### What you should do
Filter this data down to the lines that hold "three", and copy them.

### Records shown
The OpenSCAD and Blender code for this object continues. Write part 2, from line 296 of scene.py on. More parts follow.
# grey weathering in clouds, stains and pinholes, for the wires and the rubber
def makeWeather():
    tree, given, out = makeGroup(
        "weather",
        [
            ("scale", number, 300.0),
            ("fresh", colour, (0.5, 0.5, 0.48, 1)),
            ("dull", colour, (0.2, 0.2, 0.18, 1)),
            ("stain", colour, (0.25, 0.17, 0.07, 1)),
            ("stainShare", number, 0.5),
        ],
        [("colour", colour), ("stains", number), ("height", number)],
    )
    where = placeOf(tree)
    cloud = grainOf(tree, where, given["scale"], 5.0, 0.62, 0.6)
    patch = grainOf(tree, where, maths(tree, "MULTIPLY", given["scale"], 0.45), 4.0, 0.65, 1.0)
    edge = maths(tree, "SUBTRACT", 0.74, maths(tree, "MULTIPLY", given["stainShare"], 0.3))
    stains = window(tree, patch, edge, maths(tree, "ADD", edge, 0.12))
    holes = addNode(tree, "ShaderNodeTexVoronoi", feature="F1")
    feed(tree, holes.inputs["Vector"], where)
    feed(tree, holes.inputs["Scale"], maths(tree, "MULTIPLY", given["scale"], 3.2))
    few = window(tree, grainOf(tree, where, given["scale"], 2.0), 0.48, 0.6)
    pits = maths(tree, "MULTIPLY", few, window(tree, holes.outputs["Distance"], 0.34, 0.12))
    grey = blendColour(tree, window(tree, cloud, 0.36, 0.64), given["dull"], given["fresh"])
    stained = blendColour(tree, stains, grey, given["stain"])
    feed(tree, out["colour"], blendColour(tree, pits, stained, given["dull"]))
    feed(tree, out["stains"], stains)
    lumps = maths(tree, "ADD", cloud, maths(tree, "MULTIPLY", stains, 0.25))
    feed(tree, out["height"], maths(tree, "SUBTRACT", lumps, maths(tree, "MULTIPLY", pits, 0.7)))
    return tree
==
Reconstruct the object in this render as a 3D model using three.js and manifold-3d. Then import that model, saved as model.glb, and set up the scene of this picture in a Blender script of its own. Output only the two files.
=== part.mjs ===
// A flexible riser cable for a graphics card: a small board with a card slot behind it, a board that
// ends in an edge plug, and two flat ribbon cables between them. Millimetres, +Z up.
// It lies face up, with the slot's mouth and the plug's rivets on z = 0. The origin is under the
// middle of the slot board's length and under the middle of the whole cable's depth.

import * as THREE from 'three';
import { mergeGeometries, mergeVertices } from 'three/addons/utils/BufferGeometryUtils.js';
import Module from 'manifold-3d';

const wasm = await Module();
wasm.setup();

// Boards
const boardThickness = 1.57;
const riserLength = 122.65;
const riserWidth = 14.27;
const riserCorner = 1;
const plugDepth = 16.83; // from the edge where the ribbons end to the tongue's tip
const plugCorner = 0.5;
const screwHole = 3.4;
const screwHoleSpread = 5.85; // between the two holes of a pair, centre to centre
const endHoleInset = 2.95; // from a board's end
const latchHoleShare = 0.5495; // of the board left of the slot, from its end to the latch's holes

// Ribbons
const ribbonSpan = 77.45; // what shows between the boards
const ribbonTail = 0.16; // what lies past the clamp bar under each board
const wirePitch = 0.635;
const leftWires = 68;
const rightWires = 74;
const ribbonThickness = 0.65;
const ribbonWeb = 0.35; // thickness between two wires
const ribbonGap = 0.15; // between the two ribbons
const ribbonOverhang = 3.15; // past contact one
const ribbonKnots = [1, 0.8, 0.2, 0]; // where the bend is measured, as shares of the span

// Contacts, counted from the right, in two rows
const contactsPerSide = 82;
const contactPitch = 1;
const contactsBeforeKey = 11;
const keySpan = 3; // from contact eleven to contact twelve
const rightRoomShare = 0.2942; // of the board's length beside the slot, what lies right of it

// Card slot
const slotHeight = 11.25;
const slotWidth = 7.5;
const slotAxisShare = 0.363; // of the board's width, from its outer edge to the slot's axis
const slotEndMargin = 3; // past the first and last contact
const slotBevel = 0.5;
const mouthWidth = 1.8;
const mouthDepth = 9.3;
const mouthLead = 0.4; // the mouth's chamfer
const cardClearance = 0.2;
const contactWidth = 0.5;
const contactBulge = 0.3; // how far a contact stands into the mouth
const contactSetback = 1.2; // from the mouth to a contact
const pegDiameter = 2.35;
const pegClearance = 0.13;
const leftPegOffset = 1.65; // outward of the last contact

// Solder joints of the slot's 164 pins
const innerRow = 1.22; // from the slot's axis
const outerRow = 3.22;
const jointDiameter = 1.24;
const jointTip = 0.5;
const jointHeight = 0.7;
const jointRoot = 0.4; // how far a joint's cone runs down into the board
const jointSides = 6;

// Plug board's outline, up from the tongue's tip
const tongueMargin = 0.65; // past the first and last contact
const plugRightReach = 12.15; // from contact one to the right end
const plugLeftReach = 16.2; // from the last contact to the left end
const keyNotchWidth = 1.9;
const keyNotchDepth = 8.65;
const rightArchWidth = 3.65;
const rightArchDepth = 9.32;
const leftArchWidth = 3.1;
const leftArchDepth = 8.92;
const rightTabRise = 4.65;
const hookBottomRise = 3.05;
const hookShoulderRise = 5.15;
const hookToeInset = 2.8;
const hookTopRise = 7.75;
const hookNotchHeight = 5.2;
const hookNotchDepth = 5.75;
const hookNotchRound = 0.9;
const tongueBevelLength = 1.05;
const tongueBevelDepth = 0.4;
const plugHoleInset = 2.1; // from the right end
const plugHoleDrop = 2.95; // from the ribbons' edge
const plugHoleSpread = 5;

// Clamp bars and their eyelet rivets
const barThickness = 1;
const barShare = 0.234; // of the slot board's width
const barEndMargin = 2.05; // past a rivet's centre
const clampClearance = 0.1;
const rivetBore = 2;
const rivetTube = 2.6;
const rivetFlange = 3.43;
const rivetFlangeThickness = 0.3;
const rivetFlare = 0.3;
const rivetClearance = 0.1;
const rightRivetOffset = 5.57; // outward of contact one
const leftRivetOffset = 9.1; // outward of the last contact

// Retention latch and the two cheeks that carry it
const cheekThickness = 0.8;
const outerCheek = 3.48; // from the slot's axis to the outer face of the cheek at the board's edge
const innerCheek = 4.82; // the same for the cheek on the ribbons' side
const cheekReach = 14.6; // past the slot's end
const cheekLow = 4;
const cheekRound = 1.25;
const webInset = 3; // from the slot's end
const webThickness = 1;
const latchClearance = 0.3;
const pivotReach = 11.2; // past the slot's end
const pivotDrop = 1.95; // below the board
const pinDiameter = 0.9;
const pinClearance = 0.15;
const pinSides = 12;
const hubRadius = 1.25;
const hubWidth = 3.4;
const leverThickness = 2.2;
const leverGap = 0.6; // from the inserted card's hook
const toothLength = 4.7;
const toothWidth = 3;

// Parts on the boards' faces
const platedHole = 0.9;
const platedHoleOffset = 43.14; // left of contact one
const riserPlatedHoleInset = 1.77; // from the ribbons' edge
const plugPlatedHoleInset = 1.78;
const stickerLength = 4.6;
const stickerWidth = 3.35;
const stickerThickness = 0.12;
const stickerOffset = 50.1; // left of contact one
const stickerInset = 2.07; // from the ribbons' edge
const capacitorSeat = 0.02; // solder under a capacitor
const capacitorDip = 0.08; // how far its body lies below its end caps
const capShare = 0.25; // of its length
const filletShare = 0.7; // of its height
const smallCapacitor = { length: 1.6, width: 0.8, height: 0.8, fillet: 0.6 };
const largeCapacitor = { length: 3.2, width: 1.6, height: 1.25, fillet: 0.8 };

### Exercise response
Reconstruct the object in this render as a 3D model using three.js and manifold-3d. Then import that model, saved as model.glb, and set up the scene of this picture in a Blender script of its own. Output only the two files.
import * as THREE from 'three';
import { mergeGeometries, mergeVertices } from 'three/addons/utils/BufferGeometryUtils.js';